Nós precisamos colaborar com Deus sem vacilar, dizendo sim a Ele e, ainda por cima, ser sermos espectadores passivos do espetáculo da salvação. João Batista veio preparar o caminho de Cristo, e não percorrer o caminho. Os apóstolos só por milagre entenderam as palavras de Cristo (literalmente, pois foi necessária a intervenção direta do Espírito Santo e de Cristo, no caso de Paulo, para entenderem e agirem segundo a vontade de Deus.
Então quem já dizia “fazei o que ele vos disser” (certamente sob a inspiração do Espírito Santo mas) antes de Pentecostes? João Batista foi o precursor de Cristo, e não da nossa santidade. Fomos salvos pela morte e ressurreição de Cristo, então podemos esperar sentados que ele venha nos salvar?

Quando os apóstolos estavam indo com a farinha, Maria já estava voltando com o bolo. Ainda que todos – Maria, os apóstolos e nós – dependamos da graça imerecida de Deus, somente um de nós todos fez isto – ajudar Deus – primeiro, e de um jeito que ninguém mais poderia ajudar.

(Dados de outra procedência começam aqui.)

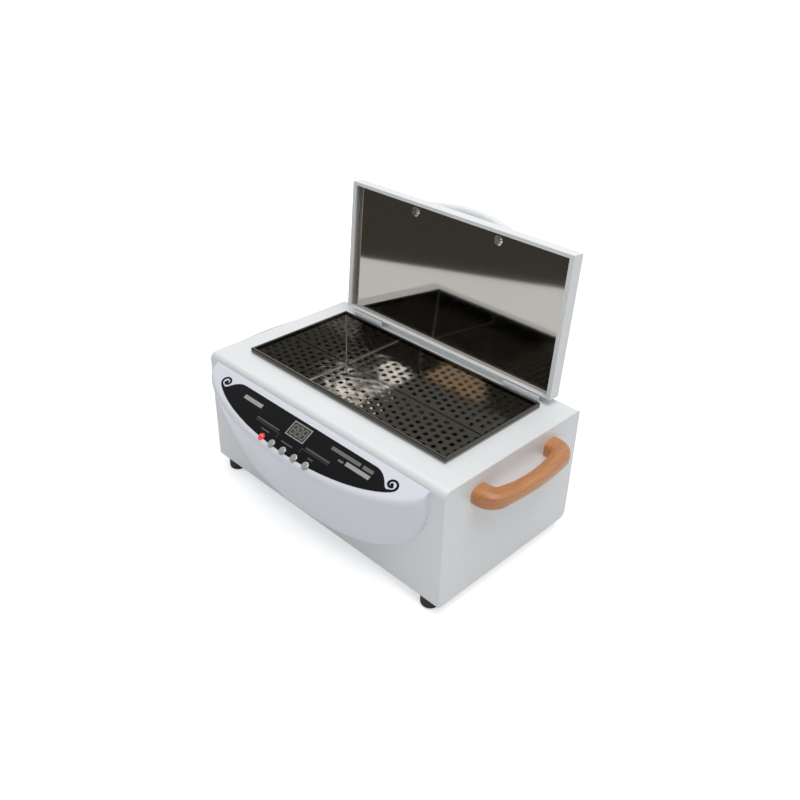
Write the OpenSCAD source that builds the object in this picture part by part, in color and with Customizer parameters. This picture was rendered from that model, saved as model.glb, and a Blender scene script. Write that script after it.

Portanto, enquanto os dois dogmas apresentam Deus entre nós e compartilhando dos mesmos problemas (até boletos Cristo tinha que pagar, basta ver o episódio da moeda dentro da boca do peixe).

Maria, pelo contrário, somos nós colaborando com Deus. É muito fácil identificar-se com Cristo e se agarrar na parte divina da identificação (quantos cristãos não preferem, por exemplo, imitar Cristo dizendo “não me toqueis porque ainda não subi ao Pai” do que imitar Cristo defendendo uma prostituta do linchamento?). Imitar Cristo é imprescindível, porém apenas imitar não basta, senão os dois ladrões crucificados com ele teriam sido expressamente admitidos no Reino. É necessário deixar-se redimir ao mesmo tempo em que se trabalha por esta redenção.

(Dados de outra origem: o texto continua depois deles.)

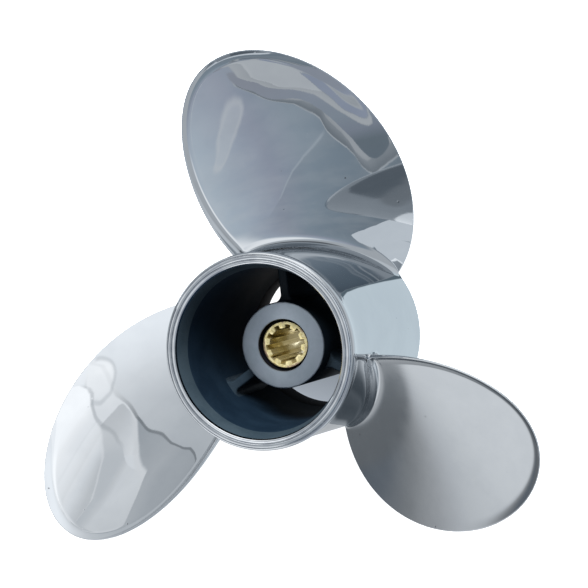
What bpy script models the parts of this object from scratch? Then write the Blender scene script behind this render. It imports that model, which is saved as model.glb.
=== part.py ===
# Outboard boat propeller with three blades and a through-hub exhaust barrel.
#
# +Z points aft along the propeller shaft. z = 0 is the barrel's front end face, on which the
# part stands. Blade 1 lies along +Y. Sizes below are in millimetres, and add_object turns
# them into metres.
import math

import bmesh
import bpy
from mathutils import Matrix

GAP = 0.3                   # clearance between pieces that touch on the real propeller

DIAMETER = 251.0            # across the blade tips, 9 7/8 in
PITCH = 330.2               # advance in one turn, 13 in
BLADES = 3

# Barrel outline as (z, radius): outside from front to aft, round the lip, bore from aft to
# front, and the front end face
BARREL_OUT = [(0.8, 41.5), (25.0, 41.4), (45.0, 41.0), (62.0, 40.7), (78.0, 40.5), (87.0, 40.6)]
BARREL_LIP = [(92.0, 41.0), (95.4, 41.5), (97.0, 41.1), (98.0, 40.2), (98.0, 37.3), (97.2, 36.4)]
BARREL_IN = [(89.0, 34.5), (60.0, 34.0), (30.0, 32.7), (0.8, 31.0)]
BARREL_FRONT = [(0.0, 31.8), (0.0, 40.7)]

# Inner hub: a tube with a thick aft wall
HUB_AFT_Z = 66.0
HUB_FRONT_Z = 6.0
HUB_AFT_R = 18.1
HUB_FRONT_R = 18.8
HUB_EDGE = 0.8              # chamfer of the outer rims
HUB_WALL = 6.0              # thickness of the aft wall
HUB_HOLE_R = 11.1           # hole in the aft wall
HOLE_EDGE = 0.4             # chamfer of that hole

# Rubber bushing and splined sleeve
RUBBER_R = 14.7
RUBBER_FRONT_Z = 13.0
SLEEVE_R = 10.0
SLEEVE_FRONT_Z = 7.0
SLEEVE_AFT_Z = 63.0
TEETH = 10
TOOTH_TIP_R = 7.1
GROOVE_R = 8.7
TIP_SHARE = 0.42            # share of the tooth pitch at the tooth tip
ROOT_SHARE = 0.55           # and at its root

# Ribs between the hub and the barrel
RIB_ANGLE = 109.0           # degrees from +X
RIB_AFT_Z = 56.5
RIB_FRONT_Z = 6.5
RIB_T = 4.0
RIB_FOOT = 3.0              # radius of the foot fillets
RIB_WALL_R = 34.0           # bore of the barrel at the ribs' aft end

# Blade outline along the helix. t runs from 0 at BLADE_R0 to 1 at the tip.
BLADE_R0 = 38.4
BLADE_Z0 = 36.9             # height of the reference line at BLADE_R0
RAKE = (0.251, 0.00041)     # its aft lean: linear and square terms
SWEEP = (15.0, 16.0, 8.0)   # arc from the reference line to mid-chord: terms in t, t^2, t^3
HALF_CHORD = (25.9, 62.7, -38.4, 12.2)      # half of the width along the arc, same terms from t^0
ROOT_T = 7.0                # greatest thickness at the root
TIP_T = 2.2                 # and at the tip
EDGE_T = 1.1                # thickness of the edges
FILLET = 4.0                # size of the fillet between blade and barrel
CUP_W = 6.0                 # width of the strip along the trailing edge that is turned aft
CUP_H = 1.5                 # and how far it is turned

SPIN_STEPS = 72
SECTIONS = 16               # rings of each blade from root to tip
SECTION_POINTS = 15         # points of each ring on each face


def clear():
    for ob in list(bpy.data.objects):
        bpy.data.objects.remove(ob, do_unlink=True)
    for me in list(bpy.data.meshes):
        bpy.data.meshes.remove(me)


def material(name, colour, metallic, roughness):
    mat = bpy.data.materials.new(name)
    mat.use_nodes = True
    node = next(n for n in mat.node_tree.nodes if n.type == "BSDF_PRINCIPLED")
    node.inputs["Base Color"].default_value = (*colour, 1.0)
    node.inputs["Metallic"].default_value = metallic
    node.inputs["Roughness"].default_value = roughness
    return mat


def add_object(name, bm, mat=None, crisp=35.0):
    """Turn a finished bmesh in mm into an object in metres, smooth except at crisp edges."""
    bmesh.ops.scale(bm, verts=bm.verts[:], vec=(0.001, 0.001, 0.001))
    bmesh.ops.recalc_face_normals(bm, faces=bm.faces[:])
    for face in bm.faces:
        face.smooth = True
    for edge in bm.edges:
        edge.smooth = edge.calc_face_angle(0.0) < math.radians(crisp)
    mesh = bpy.data.meshes.new(name)
    bm.to_mesh(mesh)
    bm.free()
    ob = bpy.data.objects.new(name, mesh)
    bpy.context.scene.collection.objects.link(ob)
    if mat is not None:
        mesh.materials.append(mat)
    return ob


def cutter(name, bm):
    ob = add_object(name, bm)
    ob.hide_render = True
    ob.display_type = "WIRE"
    return ob


def cut(ob, tool):
    mod = ob.modifiers.new(tool.name, "BOOLEAN")
    mod.operation = "DIFFERENCE"
    mod.solver = "EXACT"
    mod.object = tool


def ring_edges(bm, verts):
    return [bm.edges.new((a, b)) for a, b in zip(verts, verts[1:] + verts[:1])]


def turned(profile, steps=SPIN_STEPS):
    """Spin a closed (z, radius) outline once about the shaft axis."""
    bm = bmesh.new()
    verts = [bm.verts.new((r, 0.0, z)) for z, r in profile]
    bmesh.ops.spin(bm, geom=verts + ring_edges(bm, verts), cent=(0, 0, 0), axis=(0, 0, 1),
                   angle=2 * math.pi, steps=steps, use_merge=True)
    return bm


def raised(bm, height):
    """Extrude the flat faces of a bmesh upwards into a solid."""
    up = bmesh.ops.extrude_face_region(bm, geom=bm.faces[:])
    top = [g for g in up["geom"] if isinstance(g, bmesh.types.BMVert)]
    bmesh.ops.translate(bm, verts=top, vec=(0, 0, height))
    return bm


def blade_point(r, u, front):
    """A point of the blade at radius r, for a blade along +X.

    u runs from -1 at the leading edge to 1 at the trailing edge, and front picks the face that
    looks forward. The aft face, which drives the water, lies on the helix itself.
    """
    t = (r - BLADE_R0) / (DIAMETER / 2 - BLADE_R0)
    half = sum(a * t ** i for i, a in enumerate(HALF_CHORD)) * math.sqrt(max(0.0, 1 - t * t))
    lead = PITCH / (2 * math.pi)
    angle = (sum(b * t ** (i + 1) for i, b in enumerate(SWEEP)) + u * half) / r
    z = BLADE_Z0 + RAKE[0] * (r - BLADE_R0) + RAKE[1] * (r - BLADE_R0) ** 2 + lead * angle
    z += CUP_H * min(1.0, half / 20.0) * max(0.0, 1 - (1 - u) * half / CUP_W) ** 2

    # Thickness and root fillet are laid off square to the helix
    bulge = 1 - u * u
    off = FILLET * math.exp(-max(0.0, r - BARREL_OUT[0][1]) / (0.8 * FILLET)) * math.sqrt(bulge)
    if front:
        body = ROOT_T + (TIP_T - ROOT_T) * max(0.0, t) ** 0.8 - EDGE_T
        off = -off - EDGE_T * min(1.0, half / 4.0) - body * min(1.0, half / 12.0) * bulge ** 0.75
    slope = math.atan2(lead, r)
    z += off * math.cos(slope)
    angle -= off * math.sin(slope) / r
    return r * math.cos(angle), r * math.sin(angle), z


def blade(turn):
    """Bridge rings of points from inside the barrel out to the tip, and close both ends."""
    bm = bmesh.new()
    low, high = 37.0, DIAMETER / 2
    us = [-math.cos(math.pi * j / (SECTION_POINTS - 1)) for j in range(SECTION_POINTS)]
    rings, loops = [], []
    for i in range(SECTIONS):
        r = low + (high - low) * math.sin(0.4875 * math.pi * i / (SECTIONS - 1))
        points = [blade_point(r, u, False) for u in us] + [blade_point(r, u, True) for u in us[::-1]]
        rings.append([bm.verts.new(p) for p in points])
        loops.append(ring_edges(bm, rings[-1]))
    for inner, outer in zip(loops, loops[1:]):
        bmesh.ops.bridge_loops(bm, edges=inner + outer)
    bm.faces.new(rings[0])
    bm.faces.new(rings[-1])
    bmesh.ops.rotate(bm, verts=bm.verts[:], cent=(0, 0, 0), matrix=Matrix.Rotation(turn, 3, "Z"))
    return bm


def rib(turn):
    """A web from hub to barrel, with a concave foot at each end."""
    turns = [math.radians(15.0 * i) for i in range(7)]
    foot_y = RIB_T / 2 + RIB_FOOT
    hub_x, wall_x = HUB_AFT_R + RIB_FOOT, RIB_WALL_R - RIB_FOOT
    side = [(HUB_AFT_R - 3.0, foot_y)]
    side += [(hub_x - RIB_FOOT * math.cos(a), foot_y - RIB_FOOT * math.sin(a)) for a in turns]
    side += [(wall_x + RIB_FOOT * math.sin(a), foot_y - RIB_FOOT * math.cos(a)) for a in turns]
    side += [(RIB_WALL_R + 4.0, foot_y)]
    bm = bmesh.new()
    outline = side + [(x, -y) for x, y in reversed(side)]
    bm.faces.new([bm.verts.new((x, y, RIB_FRONT_Z)) for x, y in outline])
    raised(bm, RIB_AFT_Z - RIB_FRONT_Z)
    bmesh.ops.rotate(bm, verts=bm.verts[:], cent=(0, 0, 0), matrix=Matrix.Rotation(turn, 3, "Z"))
    return bm


def sleeve():
    """A flat ring with the teeth on its inside, raised along the shaft."""
    shares = ((-TIP_SHARE / 2, TOOTH_TIP_R), (TIP_SHARE / 2, TOOTH_TIP_R),
              (ROOT_SHARE / 2, GROOVE_R), (1 - ROOT_SHARE / 2, GROOVE_R))
    points = [(2 * math.pi * (i + share) / TEETH, r) for i in range(TEETH) for share, r in shares]
    bm = bmesh.new()
    inside = [bm.verts.new((r * math.cos(a), r * math.sin(a), SLEEVE_FRONT_Z)) for a, r in points]
    outside = [bm.verts.new((SLEEVE_R * math.cos(a), SLEEVE_R * math.sin(a), SLEEVE_FRONT_Z))
               for a, r in points]
    bmesh.ops.bridge_loops(bm, edges=ring_edges(bm, inside) + ring_edges(bm, outside))
    return raised(bm, SLEEVE_AFT_Z - SLEEVE_FRONT_Z)


clear()
STEEL = (0.62, 0.63, 0.65)

add_object("barrel", turned(BARREL_OUT + BARREL_LIP + BARREL_IN + BARREL_FRONT),
           material("barrel", STEEL, 1.0, 0.15))

# Cutters: the barrel's outside, its bore and the hub, each with the clearance added
barrel_cut = cutter("barrel_cut", turned(
    [(-30.0, 20.0), (-30.0, BARREL_OUT[0][1] + GAP)] + [(z, r + GAP) for z, r in BARREL_OUT]
    + [(130.0, BARREL_OUT[-1][1] + GAP), (130.0, 20.0)]))
bore_cut = cutter("bore_cut", turned(
    [(-30.0, 60.0), (-30.0, BARREL_IN[-1][1] - GAP)] + [(z, r - GAP) for z, r in BARREL_IN[::-1]]
    + [(130.0, BARREL_IN[0][1] - GAP), (130.0, 60.0)]))
hub_cut = cutter("hub_cut", turned([
    (-30.0, 1.0), (-30.0, HUB_FRONT_R + GAP), (HUB_FRONT_Z, HUB_FRONT_R + GAP),
    (HUB_AFT_Z, HUB_AFT_R + GAP), (130.0, HUB_AFT_R + GAP), (130.0, 1.0)]))

for i in range(BLADES):
    name = "blade_%d" % (i + 1)
    turn = 2 * math.pi * i / BLADES
    cut(add_object(name, blade(turn + math.pi / 2), material(name, STEEL, 1.0, 0.15)), barrel_cut)
    name = "rib_%d" % (i + 1)
    web = add_object(name, rib(turn + math.radians(RIB_ANGLE)), material(name, STEEL, 1.0, 0.5))
    cut(web, bore_cut)
    cut(web, hub_cut)

bore_r = RUBBER_R + GAP
add_object("inner_hub", turned([
    (HUB_FRONT_Z, bore_r + HUB_EDGE), (HUB_FRONT_Z, HUB_FRONT_R - HUB_EDGE),
    (HUB_FRONT_Z + HUB_EDGE, HUB_FRONT_R), (HUB_AFT_Z - HUB_EDGE, HUB_AFT_R),
    (HUB_AFT_Z, HUB_AFT_R - HUB_EDGE), (HUB_AFT_Z, HUB_HOLE_R + HOLE_EDGE),
    (HUB_AFT_Z - HOLE_EDGE, HUB_HOLE_R), (HUB_AFT_Z - HUB_WALL, HUB_HOLE_R),
    (HUB_AFT_Z - HUB_WALL, bore_r), (HUB_FRONT_Z + HUB_EDGE, bore_r)], 48),
    material("inner_hub", STEEL, 1.0, 0.3))

rubber_aft_z = HUB_AFT_Z - HUB_WALL - GAP
add_object("rubber_bushing", turned([
    (RUBBER_FRONT_Z, SLEEVE_R + GAP), (RUBBER_FRONT_Z, RUBBER_R), (rubber_aft_z, RUBBER_R),
    (rubber_aft_z, SLEEVE_R + GAP)], 48), material("rubber_bushing", (0.03, 0.03, 0.03), 0.0, 0.7))

add_object("spline_sleeve", sleeve(), material("spline_sleeve", (0.62, 0.50, 0.24), 1.0, 0.3), 20.0)
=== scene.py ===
# %% [markdown]
# # A stainless outboard propeller
#
# The photograph shows a small outboard motor's propeller from behind the boat: three mirror
# polished blades on a round barrel, and a splined brass sleeve in a hub inside it. The packed
# solids have the right sizes but plain finishes. They are the frame here. Each one is replaced
# by a piece of the same size with its rounded rims, root fillets and polished metal.

# %% Frame and libraries
from math import acos, atan2, copysign, cos, hypot, pi, radians, sin, sqrt

import bmesh
import bpy
from mathutils import Matrix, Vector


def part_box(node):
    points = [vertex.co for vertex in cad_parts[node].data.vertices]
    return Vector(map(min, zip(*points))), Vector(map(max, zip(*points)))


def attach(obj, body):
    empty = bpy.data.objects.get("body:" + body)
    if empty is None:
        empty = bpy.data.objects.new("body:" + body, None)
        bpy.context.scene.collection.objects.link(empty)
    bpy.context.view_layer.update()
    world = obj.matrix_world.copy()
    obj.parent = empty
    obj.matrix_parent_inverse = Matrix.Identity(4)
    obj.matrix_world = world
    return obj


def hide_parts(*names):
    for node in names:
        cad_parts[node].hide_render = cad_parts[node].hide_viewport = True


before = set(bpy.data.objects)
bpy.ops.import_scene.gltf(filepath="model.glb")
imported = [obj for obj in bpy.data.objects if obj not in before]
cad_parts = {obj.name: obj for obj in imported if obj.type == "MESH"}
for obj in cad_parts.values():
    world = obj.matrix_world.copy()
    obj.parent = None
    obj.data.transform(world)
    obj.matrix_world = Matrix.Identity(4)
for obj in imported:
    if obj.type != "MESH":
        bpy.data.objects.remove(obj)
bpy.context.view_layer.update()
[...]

E é isto, ser redimido, que se comemora nestas comemorações marianas: não uma redentora, pois foi Cristo quem nós salvou, mas a redimida-mor, a redimida das redimidas. Se as ações dos Apóstolos, do Batista e de tantos outros personagens evangélicos podem nos servir de inspiração, quanto mais poderemos da primeiríssima colaboradora de Cristo.